In times past when there was not only draft registration but an active military draft program ... it was obviously unpopular in large segments of hte population. Too bad. It was done and could be again.

In light of these historical events I would think that something as relatively "insignificant" as "some little computer stuff" (that doesn't run on Windows anyway) ... I think that it will have rather less sway than you think.

It's not a matter of "would it be too unpopular or disruptive." It really is a question of law and whether our "representatives" continue to act as the paid shills of their multi-national masters or whether we can actually get them to REPRESENT us.

JimD

Business

Posted Mar 28, 2006 21:14 UTC (Tue) by felixfix (subscriber, #242) [Link]

Neither the draft nor drugs have anything to do with the economy, and business itself, in the form of alcohol and tobacco companies, was (and is) dead set against legalizing any kind of competition. If you tell even 1% of the businesses in the US to stop using their existing software, they will raise such a stink that St. Peter will have to hand out gas masks at the Pearly Gates. I bet 50% of businesses would be adversely affected by being told to stop using Linux, some more than others, and no one will ignore that.

The Wright brothers patented wing warping, which actually bent the thin wings then in use. Curtiss got around that by introducing ailerons, hinged sections of wing, that have been widespread ever since and are in fact necessary for any substantial wing. The patent battles went on for so long that eventually the US govt stepped in and either bought up the patents or knocked their heads together. The ostensible excuse was the the European war which we know of as WW I, which the US didn't enter until a year later.
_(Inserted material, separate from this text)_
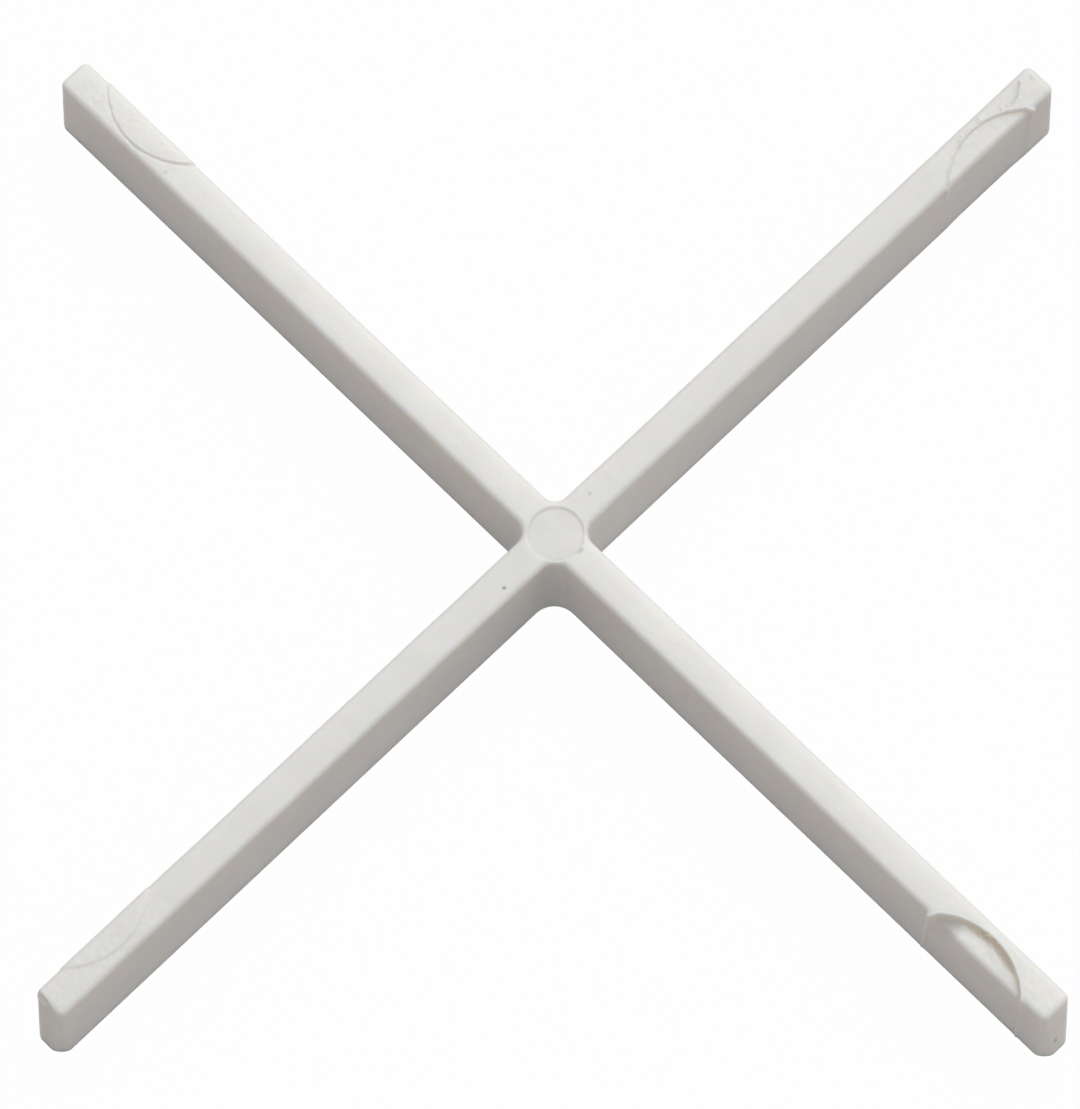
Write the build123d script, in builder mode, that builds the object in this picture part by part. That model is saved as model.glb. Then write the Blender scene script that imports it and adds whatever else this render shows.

I doubt the aviation market was even a hundredth as extensive back then as the Linux market is now.

You underestimate how widespread Linux is. The users who will stink out Congress are businesses, not people.

Patent trouble

Posted Mar 29, 2006 5:00 UTC (Wed) by omez (subscriber, #6904) [Link]

No measure is too draconian for Microsoft or its proxies. And there certainly is nothing to hinder the armies of potential patent trolls.

Observe that they are now trying to gain a more global, DMCA-like reach through the WTO.

I very much like the writer's

Posted Mar 29, 2006 14:37 UTC (Wed) by Baylink (subscriber, #755) [Link]

characterization of "Leaders and Saints".

It's rms' *job* to be hardline and obdurate. That doesn't mean that every member of the community should follow him in every detail, all the time. But those ideals have to be there, and they have to be somewhat strident and outlandish -- or they wouldn't *be* ideals.

That said, the Saints should not *be* the Leaders -- we can see the first stirrings of why in US politics right now -- and the Leaders need to be pragmatic, focussed on Getting Things Done while the Saints handle the longterm goals.